▶ Description of the task
Set down the material once more, exactly as it appears.

▶ Data section
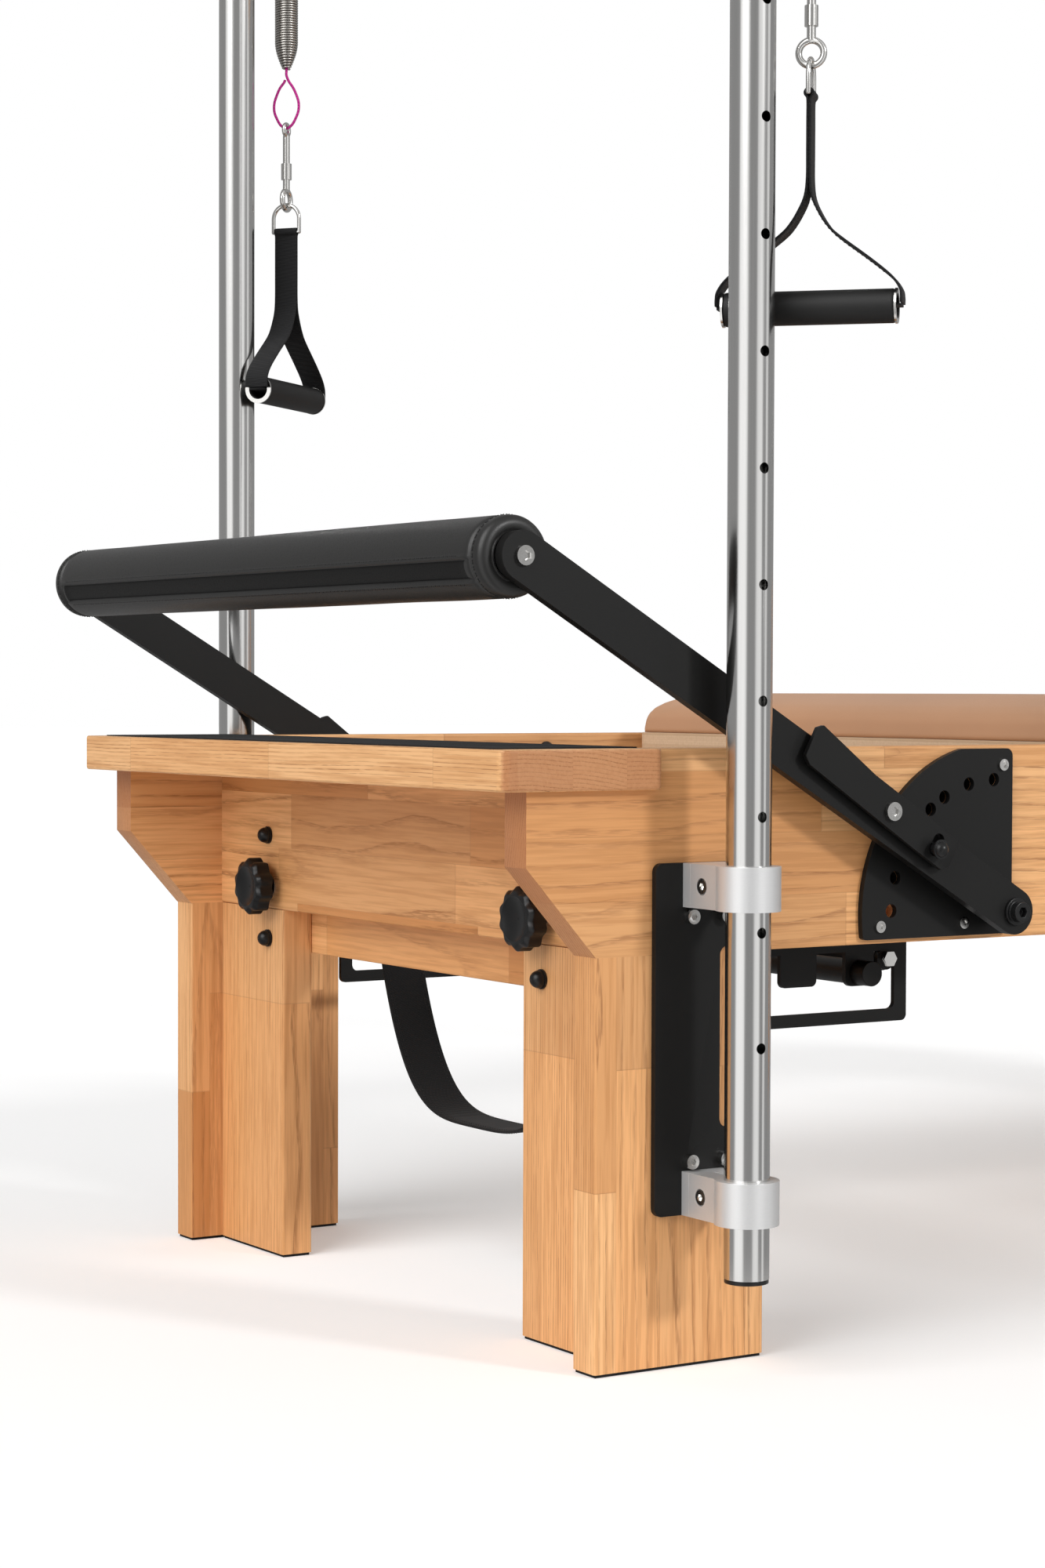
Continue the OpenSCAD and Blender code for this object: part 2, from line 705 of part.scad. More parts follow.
// Scalloped outline: a circle whose radius swells at each lobe
function scallop(r, depth, lobes, n) =
    [for (i = [0:n - 1]) let (a = 360 * i / n) (r - depth + depth * cos(lobes * a)) * [cos(a), sin(a)]];

module star_knob() translate([end_face_x - 2, 0, knob_z]) rotate([0, -90, 0]) {
    depth = end_face_x - 2 - knob_face_x;
    cylinder(h = depth - 18, r1 = 10, r2 = 14);
    translate([0, 0, depth - 18]) difference() {
        union() {
            linear_extrude(14) polygon(scallop(knob_r, 1.6, 10, 120));
            translate([0, 0, 14]) linear_extrude(4, scale = 0.86)
                polygon(scallop(knob_r, 1.6, 10, 120));
        }
        translate([0, 0, 18 + 46 - 5]) sphere(r = 46);
    }
    translate([0, 0, -board_t - 18]) cylinder(h = board_t + 18 + 6, d = 10);
}

module star_knob_far() place() color(black) translate([0, half_w - knob_in, 0]) star_knob();
module star_knob_near() place() color(black) translate([0, -half_w + knob_in, 0]) star_knob();

// Spring bar, its brackets, tracks and strap under the bed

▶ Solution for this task
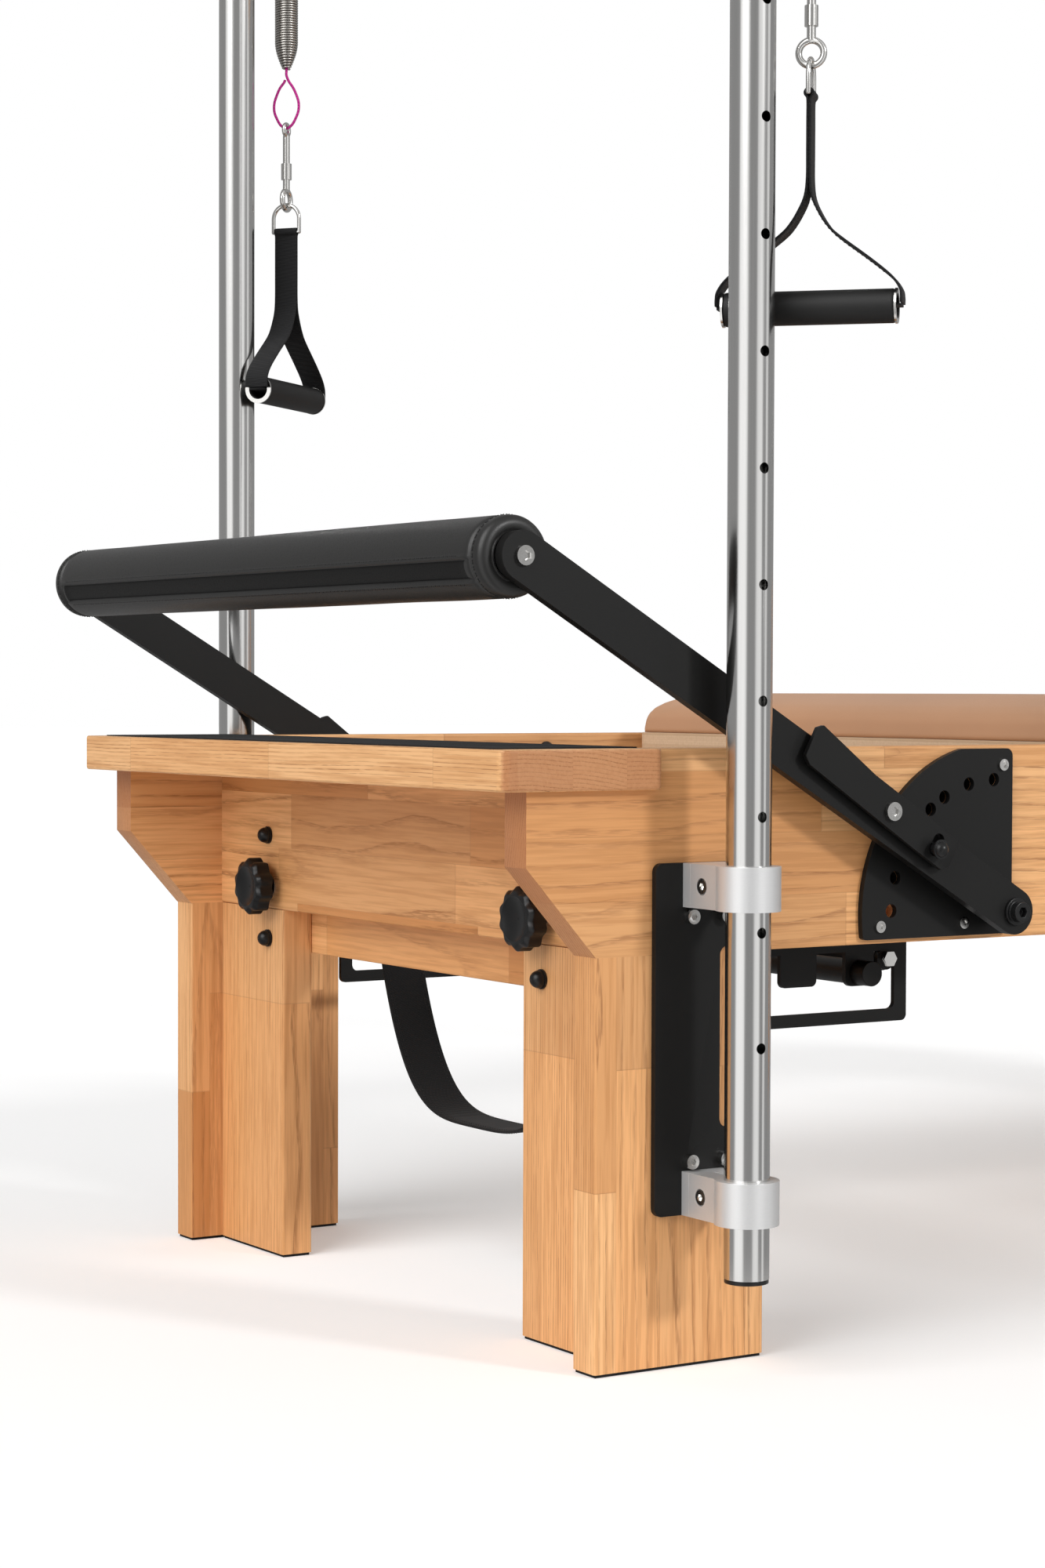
Continue the OpenSCAD and Blender code for this object: part 2, from line 705 of part.scad. More parts follow.
// Scalloped outline: a circle whose radius swells at each lobe
function scallop(r, depth, lobes, n) =
    [for (i = [0:n - 1]) let (a = 360 * i / n) (r - depth + depth * cos(lobes * a)) * [cos(a), sin(a)]];

module star_knob() translate([end_face_x - 2, 0, knob_z]) rotate([0, -90, 0]) {
    depth = end_face_x - 2 - knob_face_x;
    cylinder(h = depth - 18, r1 = 10, r2 = 14);
    translate([0, 0, depth - 18]) difference() {
        union() {
            linear_extrude(14) polygon(scallop(knob_r, 1.6, 10, 120));
            translate([0, 0, 14]) linear_extrude(4, scale = 0.86)
                polygon(scallop(knob_r, 1.6, 10, 120));
        }
        translate([0, 0, 18 + 46 - 5]) sphere(r = 46);
    }
    translate([0, 0, -board_t - 18]) cylinder(h = board_t + 18 + 6, d = 10);
}

module star_knob_far() place() color(black) translate([0, half_w - knob_in, 0]) star_knob();
module star_knob_near() place() color(black) translate([0, -half_w + knob_in, 0]) star_knob();

// Spring bar, its brackets, tracks and strap under the bed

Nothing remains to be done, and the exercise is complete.